→ **DATA SEGMENT**:
───

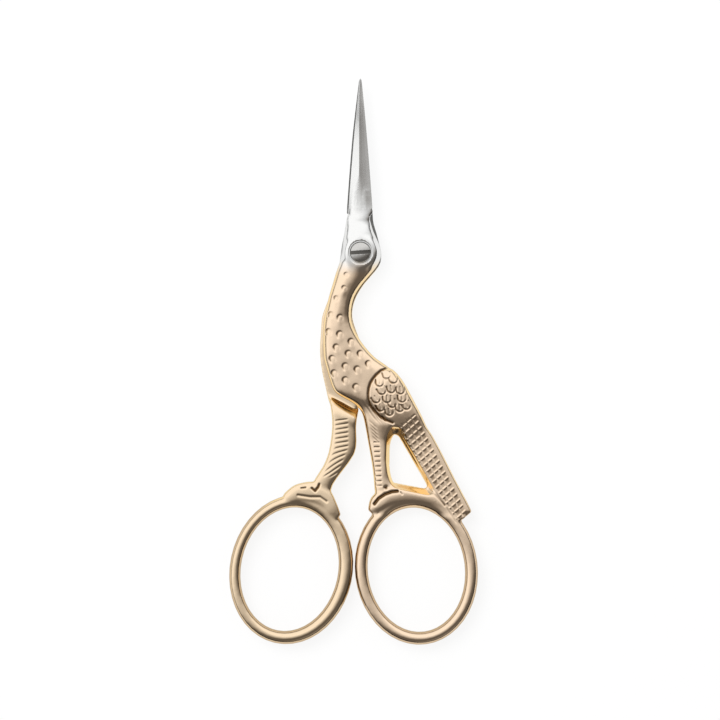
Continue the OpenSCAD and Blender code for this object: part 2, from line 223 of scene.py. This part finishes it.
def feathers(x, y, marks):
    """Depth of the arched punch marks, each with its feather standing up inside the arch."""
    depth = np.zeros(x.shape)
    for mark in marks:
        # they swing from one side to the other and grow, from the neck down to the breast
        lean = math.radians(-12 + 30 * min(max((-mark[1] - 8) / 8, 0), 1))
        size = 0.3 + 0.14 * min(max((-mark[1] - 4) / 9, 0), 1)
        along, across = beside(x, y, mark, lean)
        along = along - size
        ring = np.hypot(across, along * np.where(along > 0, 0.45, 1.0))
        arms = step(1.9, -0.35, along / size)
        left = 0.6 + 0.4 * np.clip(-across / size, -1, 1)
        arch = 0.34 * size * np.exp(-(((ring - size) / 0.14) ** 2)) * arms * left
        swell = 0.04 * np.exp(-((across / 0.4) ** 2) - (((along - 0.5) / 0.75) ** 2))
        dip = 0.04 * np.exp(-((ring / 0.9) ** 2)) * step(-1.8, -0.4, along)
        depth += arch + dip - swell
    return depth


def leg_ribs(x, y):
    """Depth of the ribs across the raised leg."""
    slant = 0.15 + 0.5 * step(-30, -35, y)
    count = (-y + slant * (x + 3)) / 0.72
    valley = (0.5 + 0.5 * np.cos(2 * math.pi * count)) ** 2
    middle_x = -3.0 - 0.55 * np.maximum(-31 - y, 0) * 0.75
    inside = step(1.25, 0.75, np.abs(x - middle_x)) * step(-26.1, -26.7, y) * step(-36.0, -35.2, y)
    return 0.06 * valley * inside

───

→ **WORK INSTRUCTIONS**:
Nothing should be left out: repeat all of the data exactly.

→ **RESULT BELOW**:
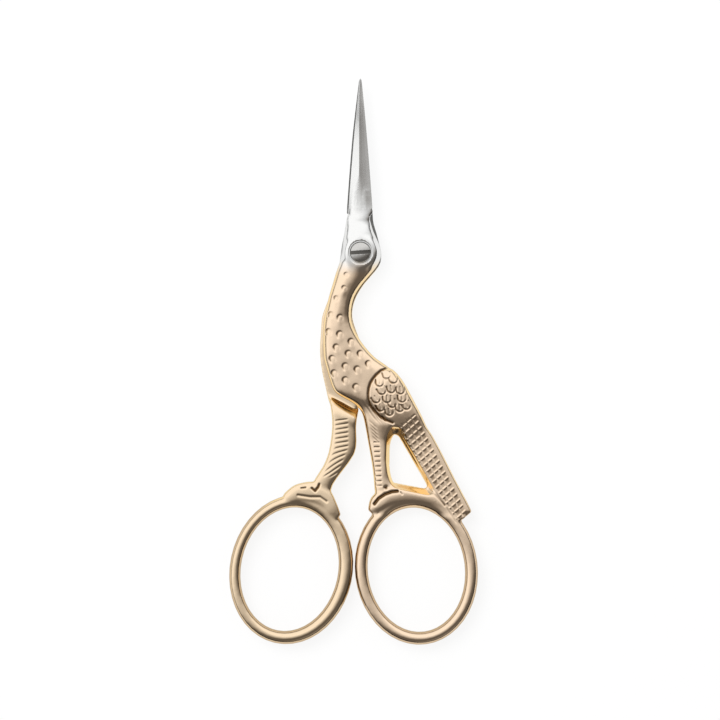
Continue the OpenSCAD and Blender code for this object: part 2, from line 223 of scene.py. This part finishes it.
def feathers(x, y, marks):
    """Depth of the arched punch marks, each with its feather standing up inside the arch."""
    depth = np.zeros(x.shape)
    for mark in marks:
        # they swing from one side to the other and grow, from the neck down to the breast
        lean = math.radians(-12 + 30 * min(max((-mark[1] - 8) / 8, 0), 1))
        size = 0.3 + 0.14 * min(max((-mark[1] - 4) / 9, 0), 1)
        along, across = beside(x, y, mark, lean)
        along = along - size
        ring = np.hypot(across, along * np.where(along > 0, 0.45, 1.0))
        arms = step(1.9, -0.35, along / size)
        left = 0.6 + 0.4 * np.clip(-across / size, -1, 1)
        arch = 0.34 * size * np.exp(-(((ring - size) / 0.14) ** 2)) * arms * left
        swell = 0.04 * np.exp(-((across / 0.4) ** 2) - (((along - 0.5) / 0.75) ** 2))
        dip = 0.04 * np.exp(-((ring / 0.9) ** 2)) * step(-1.8, -0.4, along)
        depth += arch + dip - swell
    return depth


def leg_ribs(x, y):
    """Depth of the ribs across the raised leg."""
    slant = 0.15 + 0.5 * step(-30, -35, y)
    count = (-y + slant * (x + 3)) / 0.72
    valley = (0.5 + 0.5 * np.cos(2 * math.pi * count)) ** 2
    middle_x = -3.0 - 0.55 * np.maximum(-31 - y, 0) * 0.75
    inside = step(1.25, 0.75, np.abs(x - middle_x)) * step(-26.1, -26.7, y) * step(-36.0, -35.2, y)
    return 0.06 * valley * inside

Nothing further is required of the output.